= Certificateless cryptography =

Variant of ID-based cryptography

Certificateless cryptography is a variant of ID-based cryptography intended to prevent the key escrow problem. Ordinarily, keys are generated by a certificate authority or a key generation center (KGC) who is given complete power and is implicitly trusted. To prevent a complete breakdown of the system in the case of a compromised KGC, the key generation process is split between the KGC and the user. The KGC first generates a key pair, where the private key is now the partial private key of the system. The remainder of the key is a random value generated by the user, and is never revealed to anyone, not even the KGC. All cryptographic operations by the user are performed by using a complete private key which involves both the KGC's partial key, and the user's random secret value.

==History==
The authors, Al-Riyami and Paterson, aimed to address the issue of key custody in the identity-based model, specifically targeting the encryption protocol developed by Boneh and Franklin (2003). Their proposed approach, Certificate-Based Public Key Cryptography (CL-PKC), seeks to enhance two existing models. Compared to traditional Public Key Cryptography (PKC), CL-PKC simplifies the structure by eliminating the need for digital certificates. In contrast to the identity-based model (ID-PKC), it improves security by removing the requirement for key escrow. To develop this hybrid model, which lies between identity-based systems and conventional PKC with digital certificates, Al-Riyami and Paterson drew inspiration from Girault’s self-certified public key model (1991) and Boneh and Franklin’s identity-based scheme (2001).

== Key Distribution ==

One disadvantage of this is that the identity information no longer forms the entire public key. Meaning, the user's public key is not discoverable from only the user's identity string and the KGC's public key. Thus, the user's public key must be published or otherwise obtained by other users. One advantage of the system, is that it is possible to verify that any such obtained public key belongs to the stated identity string. (In other words, the method of distributing the user's public key does not have to be secure.) The identity string and the KGC's public key can be used to verify that the obtained public key belongs to the identity string. (It can be verified that the obtained public key was generated from the identity string, the KGC's private key and some unknown value). Note that multiple public / private key pairs can be generated for any identity string, but attackers would not have access to the KGC's private key in the creation process.

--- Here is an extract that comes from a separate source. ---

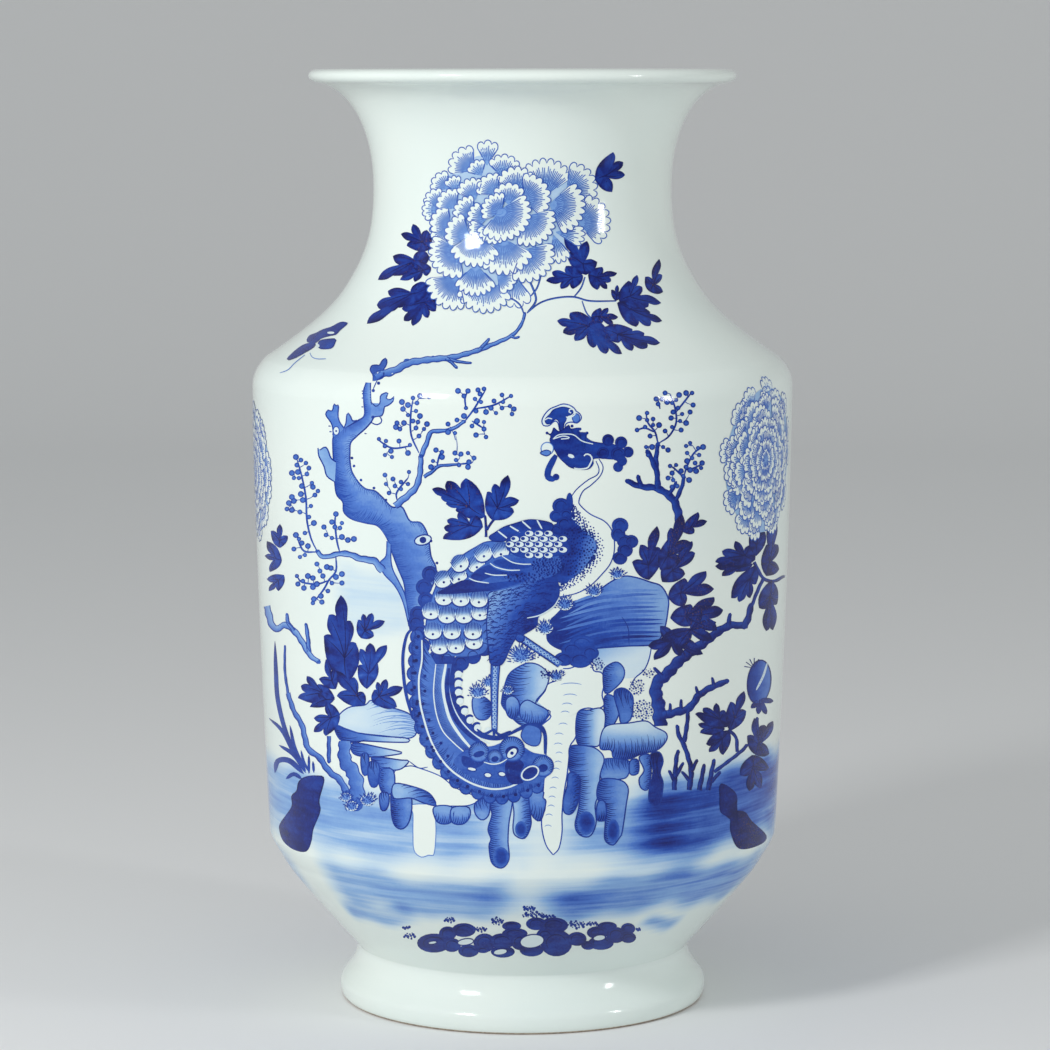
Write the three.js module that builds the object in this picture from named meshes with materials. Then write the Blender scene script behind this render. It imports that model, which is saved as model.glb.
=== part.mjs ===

== Encryption and Decryption ==

To encrypt a message to another user, three pieces of information are needed: 1) the recipient's public key and 2) identity string, and also 3) the KGC's public information (public key). The identity string and the KGC's public key are used to verify that the recipient's public key belongs to the recipient (was generated from the identity string and the KGC's public key). To decrypt, a user just needs to use their private key.

== Security ==

For tight security, a certificateless system has to prove its security against two types of adversaries:
- Type 1 Adversary- Refers to any third party who can fake the user's public keys, corresponding to obtaining the user's random secret value.
- Type 2 Adversary- Refers to a compromised or malicious KGC, who has access to the partial public and private keys of all users.